Amuleto

Auxilio Lacouture, narradora e protagonista do romance, tem a densidade onírica e o colorido tristonho das figuras de Remedios Varo. Essa comparação provavelmente não vai funcionar, pois no Brasil quase ninguém sabe quem foi essa pintora. Sorte nossa que o Google esteja aí justamente para, com um clique, encher o monitor dos curiosos com dezenas de suas pinturas delirantes. A pintora visionária que, além do próprio Bolaño e de vários escritores e artistas de carne e osso, também é personagem desse romance sobre a corrosão da Cidade do México pela acidez do tempo.

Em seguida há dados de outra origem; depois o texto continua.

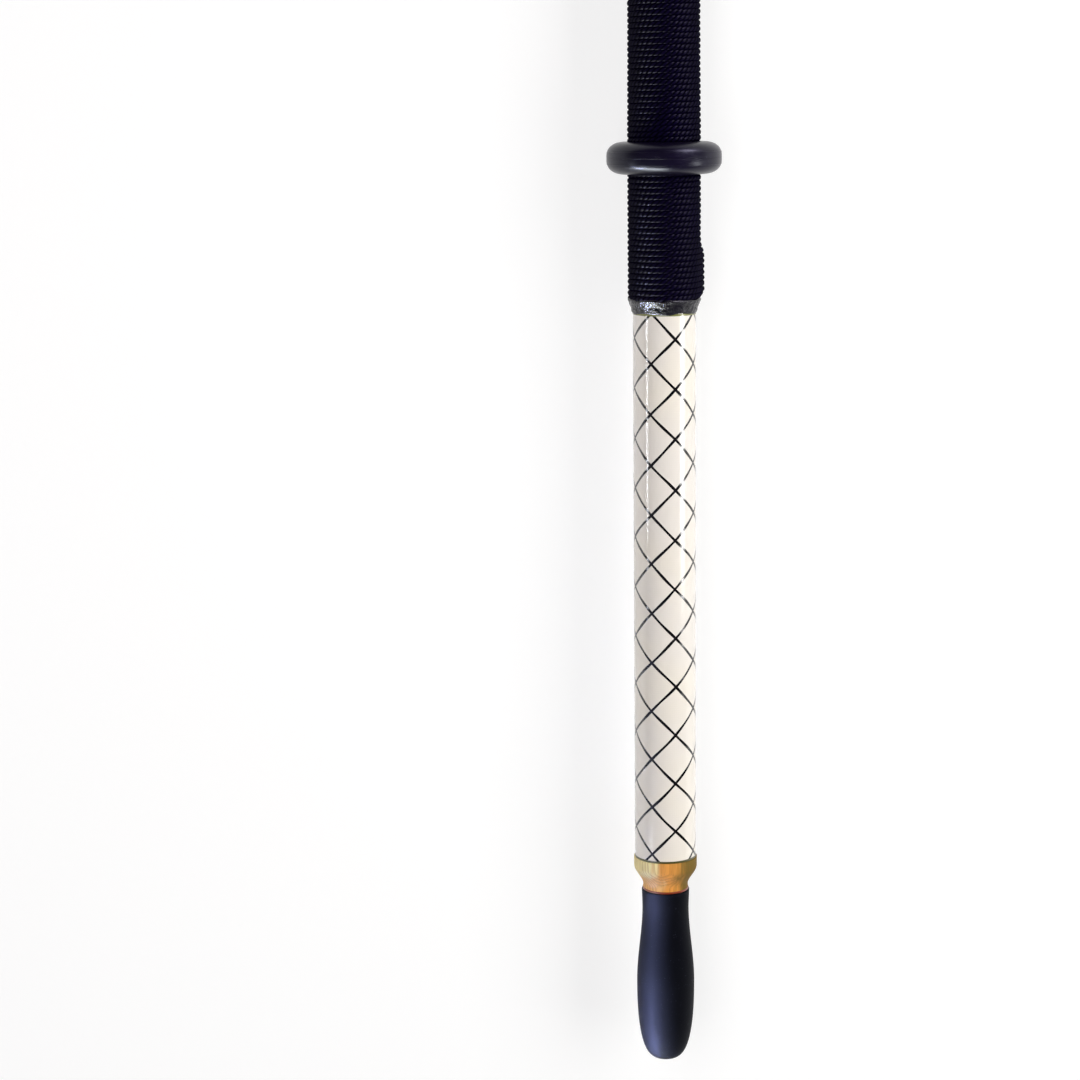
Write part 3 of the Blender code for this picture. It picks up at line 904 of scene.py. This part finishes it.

Se 1968 foi o ano em que os universitários declararam guerra ao totalitarismo, também foi o ano em que este revidou com o dobro de determinação. Em setembro de 1968 as tropas militares invadiram a Universidade Autônoma do México, a maior da América Latina. O episódio é a moldura que sustenta os devaneios da heroína. Auxilio Lacouture não é mexicana nem universitária, é a andarilha uruguaia que se autoproclama “a mãe de todos os poetas”, faz diversos bicos pra viver e se esconde no banheiro da Faculdade de Filosofia e Letras quando os militares chegam. Para escapar da violência, fica nesse banheiro por muito tempo, apenas com suas memórias, recompondo o passado e o futuro.
Auxilio é dessas personagens ingênuas e cativantes, que ficam na memória por muito tempo. “Penso nas coisas mais descabidas e inoportunas nos piores momentos”, reconhece. Suas descrições e seus comentários são sempre certeiros e luminosos, como o de uma criança tocada pela poesia. Acompanhando sua aventura, de repente a capital mexicana torna-se a cidade mais literária do mundo, acendendo em nós a vontade de viver lá.
Terminada a leitura, fica certa saudade, sinal de que a personagem é consistente, viva. Auxilio também aparece no romance anterior do autor, o célebre Os detetives selvagens, de 1998. Mas em Amuleto, como protagonista, suas ruminações são muito mais violentas, dolorosas e selvagens.